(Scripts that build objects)
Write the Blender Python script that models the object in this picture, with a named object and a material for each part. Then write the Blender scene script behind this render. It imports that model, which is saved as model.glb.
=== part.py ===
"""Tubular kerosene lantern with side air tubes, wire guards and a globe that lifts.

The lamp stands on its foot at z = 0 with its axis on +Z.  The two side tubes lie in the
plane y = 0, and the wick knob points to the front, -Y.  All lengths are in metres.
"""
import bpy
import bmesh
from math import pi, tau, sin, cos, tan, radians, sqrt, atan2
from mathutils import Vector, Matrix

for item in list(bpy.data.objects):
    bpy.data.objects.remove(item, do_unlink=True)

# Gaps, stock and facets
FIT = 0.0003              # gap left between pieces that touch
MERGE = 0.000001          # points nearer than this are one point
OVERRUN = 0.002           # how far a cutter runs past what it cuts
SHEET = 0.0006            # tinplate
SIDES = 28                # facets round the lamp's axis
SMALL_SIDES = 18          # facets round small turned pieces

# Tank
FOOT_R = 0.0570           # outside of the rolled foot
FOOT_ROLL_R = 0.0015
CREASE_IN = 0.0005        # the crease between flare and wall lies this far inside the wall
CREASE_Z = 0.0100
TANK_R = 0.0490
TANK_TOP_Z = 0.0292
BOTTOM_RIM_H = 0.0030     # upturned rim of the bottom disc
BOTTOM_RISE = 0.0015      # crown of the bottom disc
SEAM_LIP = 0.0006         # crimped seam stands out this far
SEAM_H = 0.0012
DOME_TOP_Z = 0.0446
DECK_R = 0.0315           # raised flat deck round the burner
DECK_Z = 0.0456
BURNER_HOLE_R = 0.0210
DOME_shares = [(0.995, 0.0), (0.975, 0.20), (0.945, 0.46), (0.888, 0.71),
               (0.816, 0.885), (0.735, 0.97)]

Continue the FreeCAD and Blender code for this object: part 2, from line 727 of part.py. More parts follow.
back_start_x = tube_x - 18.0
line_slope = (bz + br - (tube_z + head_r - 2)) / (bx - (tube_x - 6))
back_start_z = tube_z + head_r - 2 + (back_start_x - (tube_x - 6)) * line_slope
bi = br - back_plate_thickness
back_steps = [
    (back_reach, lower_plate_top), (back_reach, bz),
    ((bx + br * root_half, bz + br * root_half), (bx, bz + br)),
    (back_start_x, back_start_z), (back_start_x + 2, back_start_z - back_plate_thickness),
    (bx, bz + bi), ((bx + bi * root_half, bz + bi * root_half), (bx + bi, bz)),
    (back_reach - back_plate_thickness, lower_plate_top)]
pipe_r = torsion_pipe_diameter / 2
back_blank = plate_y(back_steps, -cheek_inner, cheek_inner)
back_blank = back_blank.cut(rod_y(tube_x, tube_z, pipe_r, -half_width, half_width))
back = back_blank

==

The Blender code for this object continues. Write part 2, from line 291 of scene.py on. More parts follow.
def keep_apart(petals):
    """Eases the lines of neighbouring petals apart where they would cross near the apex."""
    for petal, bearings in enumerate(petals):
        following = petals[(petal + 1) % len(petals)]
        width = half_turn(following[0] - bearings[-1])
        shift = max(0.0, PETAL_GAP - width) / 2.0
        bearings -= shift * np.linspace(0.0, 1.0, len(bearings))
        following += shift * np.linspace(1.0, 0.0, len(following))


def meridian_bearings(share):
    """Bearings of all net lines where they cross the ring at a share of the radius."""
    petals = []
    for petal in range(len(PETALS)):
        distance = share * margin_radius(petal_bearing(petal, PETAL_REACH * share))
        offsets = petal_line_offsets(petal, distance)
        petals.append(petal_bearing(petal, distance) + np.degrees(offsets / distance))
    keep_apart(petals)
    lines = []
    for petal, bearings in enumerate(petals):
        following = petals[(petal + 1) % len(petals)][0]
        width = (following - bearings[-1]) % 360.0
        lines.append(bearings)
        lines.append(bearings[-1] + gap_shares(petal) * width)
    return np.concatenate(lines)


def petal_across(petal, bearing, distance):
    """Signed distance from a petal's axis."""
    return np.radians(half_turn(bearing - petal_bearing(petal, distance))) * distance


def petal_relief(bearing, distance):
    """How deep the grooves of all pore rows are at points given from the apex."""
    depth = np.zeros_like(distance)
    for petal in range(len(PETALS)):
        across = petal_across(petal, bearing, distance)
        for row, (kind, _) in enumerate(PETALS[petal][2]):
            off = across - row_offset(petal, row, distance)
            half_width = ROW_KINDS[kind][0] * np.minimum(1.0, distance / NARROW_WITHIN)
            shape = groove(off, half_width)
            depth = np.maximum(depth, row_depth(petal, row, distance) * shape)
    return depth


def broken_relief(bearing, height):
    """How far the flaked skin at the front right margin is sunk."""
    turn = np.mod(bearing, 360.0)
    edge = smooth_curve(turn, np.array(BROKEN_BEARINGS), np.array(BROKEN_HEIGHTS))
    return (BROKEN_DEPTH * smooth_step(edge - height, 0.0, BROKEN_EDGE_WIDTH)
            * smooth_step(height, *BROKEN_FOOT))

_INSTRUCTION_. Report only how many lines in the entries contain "scene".

_WORKED ANSWER_. 2